[Source records]
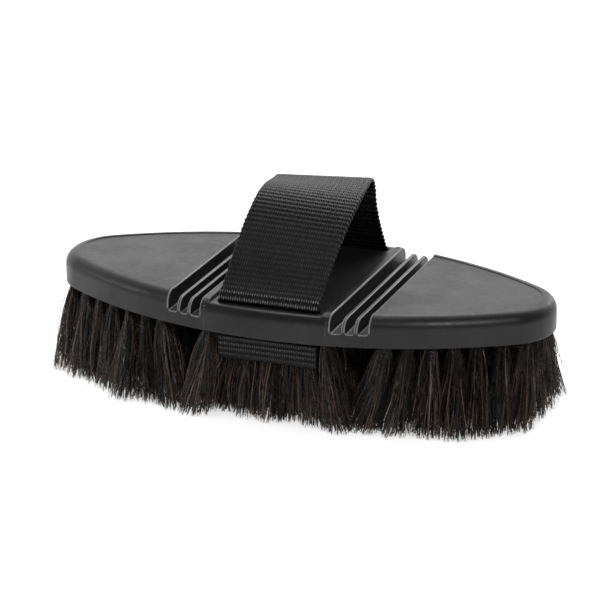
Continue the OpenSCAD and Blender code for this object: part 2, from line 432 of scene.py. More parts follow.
def wing_shell(name, sign, material):
    """A wing: wall, shoulder, border and sunk field, closed across the groove's face."""
    rows = side_profile(TOP_Z)
    rows += [
        (BORDER - 0.28, TOP_Z + 0.02, 0, 1),
        (BORDER - 0.12, TOP_Z - 0.02, 0, 1),
        (BORDER + 0.02, TOP_Z - 0.16, 0, 1),
        (BORDER + 0.16, TOP_Z - FIELD - 0.03, 0, 1),
        (BORDER + 0.4, TOP_Z - FIELD, 0, 1),
        (BORDER + 1.6, TOP_Z - FIELD, 0, 1),
    ]
    edge = rounding(LIP)
    points, rim_highlights = [], []
    for row in rows:
        inset, z = row[0], row[1]
        # painted highlight along the groove's edge
        lit = [rim_highlight_at(z, advance) for advance, _ in edge]
        join_x = END_X + (END_RADIUS - inset) * math.cos(JOIN)
        near = [on_side(WING_X + advance, -1, row, shave) for advance, shave in edge]
        start = WING_X + edge[-1][0]
        near += [
            on_side(start + (join_x - start) * t, -1, row, 0)
            for t in np.linspace(0, 1, 17)[1:-1]
        ]
        tip = [
            (
                END_X + (END_RADIUS - inset) * math.cos(b),
                (END_RADIUS - inset) * math.sin(b),
                z,
            )
            for b in np.linspace(-JOIN, JOIN, 41)
        ]
        far = [(x, -y, z3) for x, y, z3 in reversed(near)]
        points += near + tip + far
        dull = [0.0] * (len(near) + len(tip) + len(far) - 2 * len(lit))
        rim_highlights += lit + dull + lit[::-1]
    columns = len(points) // len(rows)
    faces = grid_faces(len(rows), columns)
    last = (len(rows) - 1) * columns
    for base in (0, last):
        for c in range(len(edge) - 1):
            faces.append((base + c, base + c + 1, base + columns - 2 - c, base + columns - 1 - c))
        ring = [base + c for c in range(len(edge) - 1, columns - len(edge) + 1)]
        faces.append(tuple(ring if base == 0 else reversed(ring)))
    # winding of the two cross strips and the cap is put right by recalculating below
    cap = [r * columns for r in range(len(rows))]
    cap += [r * columns + columns - 1 for r in reversed(range(len(rows)))]
    faces.append(tuple(cap))
    points = np.array(points, float)
    points[:, 0] *= sign
    return consistent(mesh_object(name, points, faces, material, rim_highlights=rim_highlights))


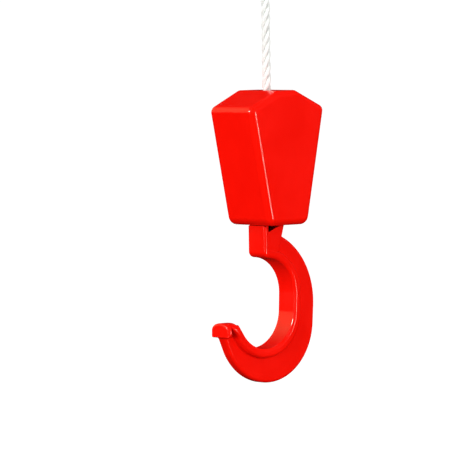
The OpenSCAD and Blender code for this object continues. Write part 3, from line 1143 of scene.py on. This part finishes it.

◆ EXERCISE DETAILS ◆
Quote every line of the data, word for word.

◆ FULL ANSWER ◆
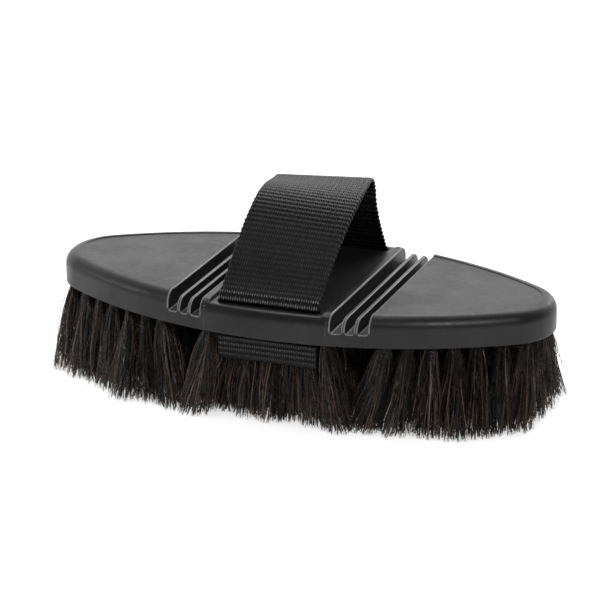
Continue the OpenSCAD and Blender code for this object: part 2, from line 432 of scene.py. More parts follow.
def wing_shell(name, sign, material):
    """A wing: wall, shoulder, border and sunk field, closed across the groove's face."""
    rows = side_profile(TOP_Z)
    rows += [
        (BORDER - 0.28, TOP_Z + 0.02, 0, 1),
        (BORDER - 0.12, TOP_Z - 0.02, 0, 1),
        (BORDER + 0.02, TOP_Z - 0.16, 0, 1),
        (BORDER + 0.16, TOP_Z - FIELD - 0.03, 0, 1),
        (BORDER + 0.4, TOP_Z - FIELD, 0, 1),
        (BORDER + 1.6, TOP_Z - FIELD, 0, 1),
    ]
    edge = rounding(LIP)
    points, rim_highlights = [], []
    for row in rows:
        inset, z = row[0], row[1]
        # painted highlight along the groove's edge
        lit = [rim_highlight_at(z, advance) for advance, _ in edge]
        join_x = END_X + (END_RADIUS - inset) * math.cos(JOIN)
        near = [on_side(WING_X + advance, -1, row, shave) for advance, shave in edge]
        start = WING_X + edge[-1][0]
        near += [
            on_side(start + (join_x - start) * t, -1, row, 0)
            for t in np.linspace(0, 1, 17)[1:-1]
        ]
        tip = [
            (
                END_X + (END_RADIUS - inset) * math.cos(b),
                (END_RADIUS - inset) * math.sin(b),
                z,
            )
            for b in np.linspace(-JOIN, JOIN, 41)
        ]
        far = [(x, -y, z3) for x, y, z3 in reversed(near)]
        points += near + tip + far
        dull = [0.0] * (len(near) + len(tip) + len(far) - 2 * len(lit))
        rim_highlights += lit + dull + lit[::-1]
    columns = len(points) // len(rows)
    faces = grid_faces(len(rows), columns)
    last = (len(rows) - 1) * columns
    for base in (0, last):
        for c in range(len(edge) - 1):
            faces.append((base + c, base + c + 1, base + columns - 2 - c, base + columns - 1 - c))
        ring = [base + c for c in range(len(edge) - 1, columns - len(edge) + 1)]
        faces.append(tuple(ring if base == 0 else reversed(ring)))
    # winding of the two cross strips and the cap is put right by recalculating below
    cap = [r * columns for r in range(len(rows))]
    cap += [r * columns + columns - 1 for r in reversed(range(len(rows)))]
    faces.append(tuple(cap))
    points = np.array(points, float)
    points[:, 0] *= sign
    return consistent(mesh_object(name, points, faces, material, rim_highlights=rim_highlights))


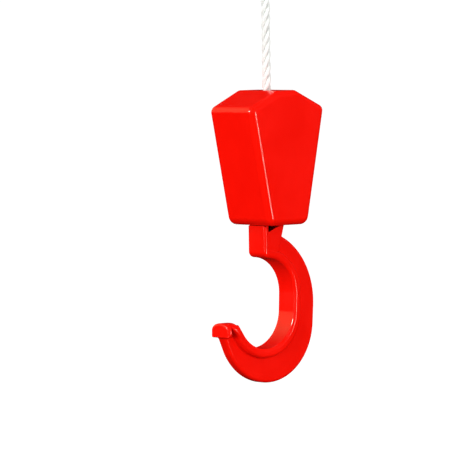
The OpenSCAD and Blender code for this object continues. Write part 3, from line 1143 of scene.py on. This part finishes it.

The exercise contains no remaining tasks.